Item

Abstract

The lithospheric structure of the Aegean region is investigated by analysis of Rayleigh-wave fundamental mode dispersion measurements. Isotropic 1-D models for almost 100 two-station ray paths across the region display distinct variations in the Moho depth and crustal S-wave velocities. The descending slab of the subducting African plate can be resolved down to 120 km depth beneath the volcanic arc. Three different regions are distinguished in terms of Moho depth: (1) The forearc, with large crustal thicknesses between 38 and 48 km and an average of 43 km, (2) the northern Aegean, with an average Moho depth of 28 km and (3) the southern Aegean (central volcanic arc, i.e. Cyclades, and Sea of Crete) with an even thinner crust of around 25 km.
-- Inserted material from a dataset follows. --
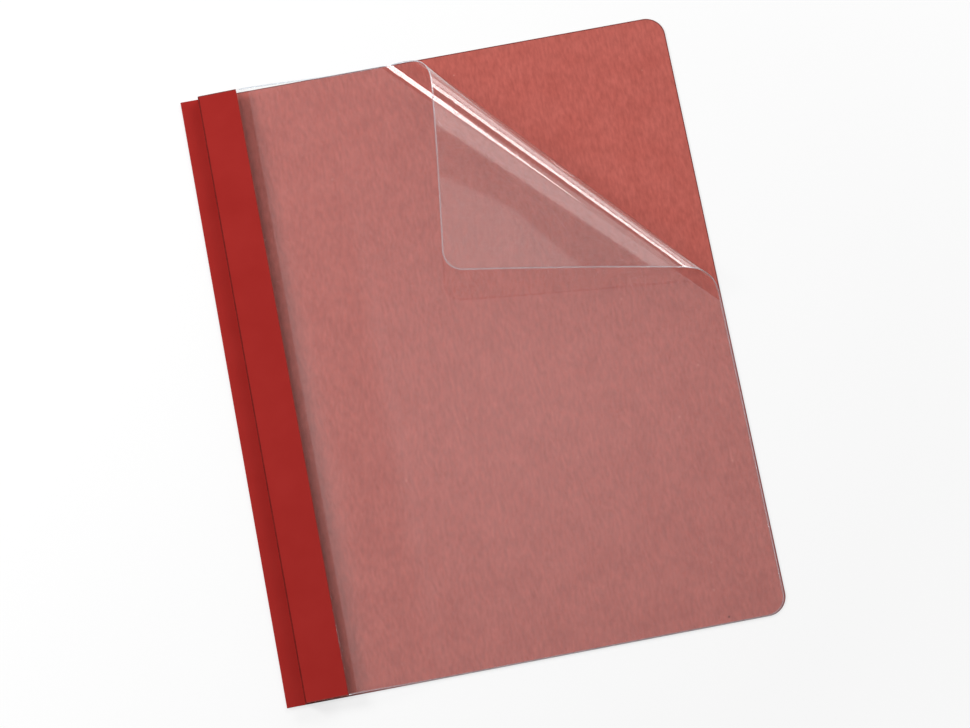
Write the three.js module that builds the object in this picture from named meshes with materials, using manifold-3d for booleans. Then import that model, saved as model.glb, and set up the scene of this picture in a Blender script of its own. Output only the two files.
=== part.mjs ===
// Report cover for letter sheets, in millimetres, lying on its back with +Z up and +Y towards its top edge.
// A folded sheet of cover stock makes the back, a hem along the left edge and a low spine wall. The front is
// clear film under a hinge strip of the same stock. Its top-right corner is curled back over itself.
// The origin is the centre of the back's footprint, on the surface that it lies on.
import * as THREE from 'three';
import { mergeVertices } from 'three/addons/utils/BufferGeometryUtils.js';
import Module from 'manifold-3d';

// Cover stock and back panel
const coverWidth = 228.6;
const coverHeight = 285.75;
const stockThickness = 0.45;
const coverCornerRadius = 9.0;
const cornerSteps = 4;

// Hem and spine wall, folded from the back panel's left edge
const hemWidth = 8.75;
const hemGap = 0.3;
const wallFoldRadius = 0.5;
const wallHeight = 3.5;
const foldSteps = 8;

// Hinge strip of the front, creased at its left edge and rising a little towards its right edge, which is cut
// askew: stripTaper is how much narrower the strip is at the top
const creaseGap = 0.3;
const creaseRadius = 0.5;
const stripWidth = 19.35;
const stripTaper = 1.5;
const stripRise = 0.9;
const hingeOffset = 0.15;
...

Lateral variations in structure between 25 and 55 km depth indicate a marked difference between the western and eastern forearc, collocated with pronounced changes in trench and slab geometry as well as published deformation rates. S velocities between 25 and 55 km depth are low everywhere beneath the forearc but increase from the Peleponnesus to Crete. An abrupt change occurs between western and central Crete in terms of the visibility of the Aegean Moho and the seismic structure of the lithospheric mantle wedge: An Aegean mantle wedge with S velocities above 4.4 km s−1 is only observed to the east of central Crete, whereas to the west velocities of less than 4.0 km s−1 occur down to the plate contact. These low velocities above the slab may indicate the presence of a melange of metamorphic rocks at the depths. A low-velocity asthenospheric layer is observed beneath the Sea of Crete and the Cyclades below 40 km depth, between the thinned lithosphere above and the slab below. The observed radial anisotropy in the northern part of the Aegean is likely to be due to preferred orientation of anisotropic minerals within the lower crust, possibly caused by lateral ductile flow associated with recent lithospheric extension.